North Dakota’s State Auditor Bob Peterson released a report (see below) related to the state’s Center for Tobacco Prevention and Control.

This entity was created by voters with a measure approved on the 2008 ballot. It created the center and, per the law, requires that it fight tobacco in accordance with the federal Centers for Disease Control’s “best practices.” The law also mandates a once-per-biennium audit to ensure that the board is following the CDC’s best practices.

Which is how the auditor’s office ended up recommending that the State of North Dakota hike the per-pack tax on cigarettes by 243 percent.

Here’s a screen shot from the auditor’s report (this is from page 13, you can read the entire report below).

tobaccotax

As you can see, the anti-tobacco activists at the Center for Tobacco Prevention and Control agree with the auditor’s finding (of course they do), and plan to pursue the tax hike during the 2015 legislative session.

And you can bet, if legislators don’t pass a hike, that the Center will push an initiated measure to hike the tax.

But how, exactly, do we get to the point where an auditor is suggesting major policy changes and issue activism in a report?

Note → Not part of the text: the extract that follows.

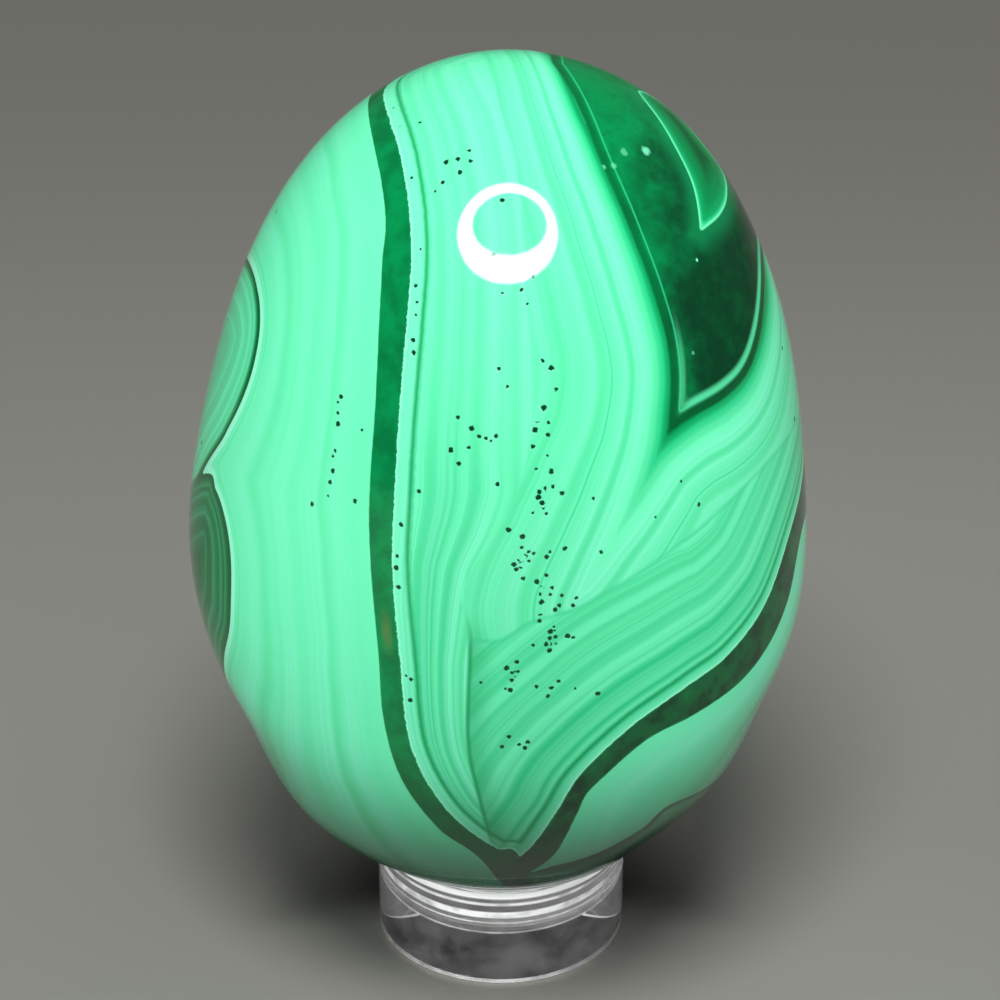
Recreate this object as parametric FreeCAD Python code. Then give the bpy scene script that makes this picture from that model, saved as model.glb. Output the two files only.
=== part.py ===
import FreeCAD, Part
import math
import os

# Polished stone egg standing blunt end down in a short clear ring. Millimetres, +Z up.
# The origin is on the ring's axis, on the surface that the ring stands on.
# The viewer of the photograph stands towards -Y, with +X to the right.

Vector = FreeCAD.Vector

# Egg, measured on its own axis before it leans
egg_radius = 29.2  # widest, at the equator
egg_lower_height = 36.8  # blunt end, from the equator down to the tip
egg_upper_height = 47.6  # tapering end, from the equator up to the tip
egg_fullness_share = 0.066  # how much the tapering end stands fuller than an ellipse at its tip
egg_lean = 1.0  # degrees, towards +X, as it settled in its seat

# Ring, turned from clear stock: its bore narrows to a waist from both ends
ring_radius = 12.5  # outside
ring_height = 10.8
ring_edge_break = 0.35  # small bevel on the two outside edges
waist_wall = 3.7  # wall at the waist, its thickest
waist_height = 4.8
foot_wall = 1.7  # wall at the foot

# Seat, a shallow cone turned into the top edge to the slope of the egg
rim_width = 0.9  # from the outside in to the seat
seat_width = 0.8  # measured across the wall
seat_clearance = 0.1  # between the egg and the cone, square to both

# How many points the tapering end's curve is drawn through
upper_points = 13

waist_radius = ring_radius - waist_wall
foot_radius = ring_radius - foot_wall
seat_outer_radius = ring_radius - rim_width
seat_inner_radius = seat_outer_radius - seat_width


def egg_depth(radius):
    """Height of the blunt end's surface above its tip, at a distance from the egg's axis."""
    return egg_lower_height * (1 - math.sqrt(1 - (radius / egg_radius) ** 2))


def egg_slope(radius):
    """Slope of the blunt end's surface there, as rise over run."""
    across = math.sqrt(1 - (radius / egg_radius) ** 2)
    return egg_lower_height * radius / (egg_radius**2 * across)


# The egg meets the cone half way across it, and the cone has the egg's slope there.
contact_radius = (seat_outer_radius + seat_inner_radius) / 2
contact_slope = egg_slope(contact_radius)
seat_depth = seat_width * contact_slope
contact_height = ring_height - seat_depth / 2
clearance_rise = seat_clearance * math.sqrt(1 + contact_slope**2)
tip_height = contact_height + clearance_rise - egg_depth(contact_radius)
equator_height = tip_height + egg_lower_height


def make_egg():
    """Two half profiles that meet at the equator, turned once round the axis, then leaned."""
    centre = Vector(0, 0, equator_height)
    equator = Vector(egg_radius, 0, equator_height)
    lower_tip = Vector(0, 0, tip_height)
    upper_tip = Vector(0, 0, equator_height + egg_upper_height)

    # Blunt end: a quarter of an ellipse
    ellipse = Part.Ellipse(lower_tip, equator, centre)
    lower = Part.Arc(ellipse, 0, math.pi / 2).toShape()

    # Tapering end: r = R cos(t) (1 + k sin(t)^2), z = H sin(t)
    points = []
    for i in range(upper_points):
        t = math.pi / 2 * i / (upper_points - 1)
        r = egg_radius * math.cos(t) * (1 + egg_fullness_share * math.sin(t) ** 2)
        z = equator_height + egg_upper_height * math.sin(t)
        points.append(Vector(r, 0, z))
    points[-1] = upper_tip
    curve = Part.BSplineCurve()
    curve.interpolate(Points=points, InitialTangent=Vector(0, 0, 1), FinalTangent=Vector(-1, 0, 0))
    upper = curve.toShape()

    axis = Part.makeLine(upper_tip, lower_tip)
    profile = Part.Face(Part.Wire([lower, upper, axis]))
    egg = profile.revolve(Vector(0, 0, 0), Vector(0, 0, 1), 360)

    # The blunt end is nearly a ball about this point, so the egg can lean there and keep its seat.
    across = math.sqrt(1 - (contact_radius / egg_radius) ** 2)
    below_equator = egg_lower_height * across * (1 - (egg_radius / egg_lower_height) ** 2)
    pivot = Vector(0, 0, equator_height - below_equator)
    return egg.rotate(pivot, Vector(0, 1, 0), egg_lean)


def make_ring():
    """One outline turned round the axis: foot, outside wall, rim, seat and the waisted bore."""
    outline = [
        (foot_radius, 0),
        (ring_radius - ring_edge_break, 0),
        (ring_radius, ring_edge_break),
        (ring_radius, ring_height - ring_edge_break),
        (ring_radius - ring_edge_break, ring_height),
        (seat_outer_radius, ring_height),
        (seat_inner_radius, ring_height - seat_depth),
        (waist_radius, waist_height),
    ]
    points = [Vector(r, 0, z) for r, z in outline]
    profile = Part.Face(Part.makePolygon(points + points[:1]))
    return profile.revolve(Vector(0, 0, 0), Vector(0, 0, 1), 360)


def write(name, shape):
    """One closed solid for each piece."""
    assert shape.isValid() and shape.Volume > 0
    shape.exportStep(os.path.join("parts", name + ".step"))
    box = shape.BoundBox
    print(name, "solids", len(shape.Solids), "volume", round(shape.Volume, 1), "box", box)


os.makedirs("parts", exist_ok=True)
malachite_egg = make_egg()
ring_stand = make_ring()
write("malachite_egg", malachite_egg)
write("ring_stand", ring_stand)
print("gap between egg and ring", round(malachite_egg.distToShape(ring_stand)[0], 4))
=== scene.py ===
import math

import bpy
import numpy as np
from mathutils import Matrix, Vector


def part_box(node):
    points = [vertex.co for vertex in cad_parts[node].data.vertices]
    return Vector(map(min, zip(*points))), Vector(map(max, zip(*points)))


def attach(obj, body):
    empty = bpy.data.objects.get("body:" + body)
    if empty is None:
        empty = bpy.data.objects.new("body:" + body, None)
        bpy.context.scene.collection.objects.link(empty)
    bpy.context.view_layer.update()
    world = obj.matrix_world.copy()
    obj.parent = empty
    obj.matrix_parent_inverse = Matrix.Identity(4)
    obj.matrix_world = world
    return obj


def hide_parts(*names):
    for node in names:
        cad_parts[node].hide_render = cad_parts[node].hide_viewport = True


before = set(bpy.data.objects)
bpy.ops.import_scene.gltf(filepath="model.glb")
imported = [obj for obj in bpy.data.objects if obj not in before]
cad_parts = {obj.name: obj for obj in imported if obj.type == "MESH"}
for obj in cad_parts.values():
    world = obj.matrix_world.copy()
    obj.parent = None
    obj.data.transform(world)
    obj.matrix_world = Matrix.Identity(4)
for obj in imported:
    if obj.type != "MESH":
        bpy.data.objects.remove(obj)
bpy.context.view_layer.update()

mm = 0.001


def tone(red, green, blue):
    # 0..255 as a screen shows it, turned into the linear value that a shader takes
    share = np.array([red, green, blue]) / 255
    return tuple(np.where(share < 0.04045, share / 12.92, ((share + 0.055) / 1.055) ** 2.4))


# Camera
# It looks at the middle of the egg's widest place from the front and above.

camera = {
    "distance": 300 * mm,
    "elevation": math.radians(28.5),
    "focalPixels": 3110,
    "picturePixels": 1000,
    "centrePixel": (500.9, 532),
    "sensor": 36,
    "clipStart": 10 * mm,
    "clipEnd": 20,
}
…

Don’t blame the auditor for this. His mandate is to ensure that the Center is following the law. And for better or worse, the law approved by the voters mandates that the Center fight tobacco in the manner set forth by the CDC.

The thing is, I don’t think voters knew they were authorizing this level of activism when they approved that ballot measure in 2008. If anything, this illustrates exactly why we shouldn’t be enshrining issue activism as official duties of the government.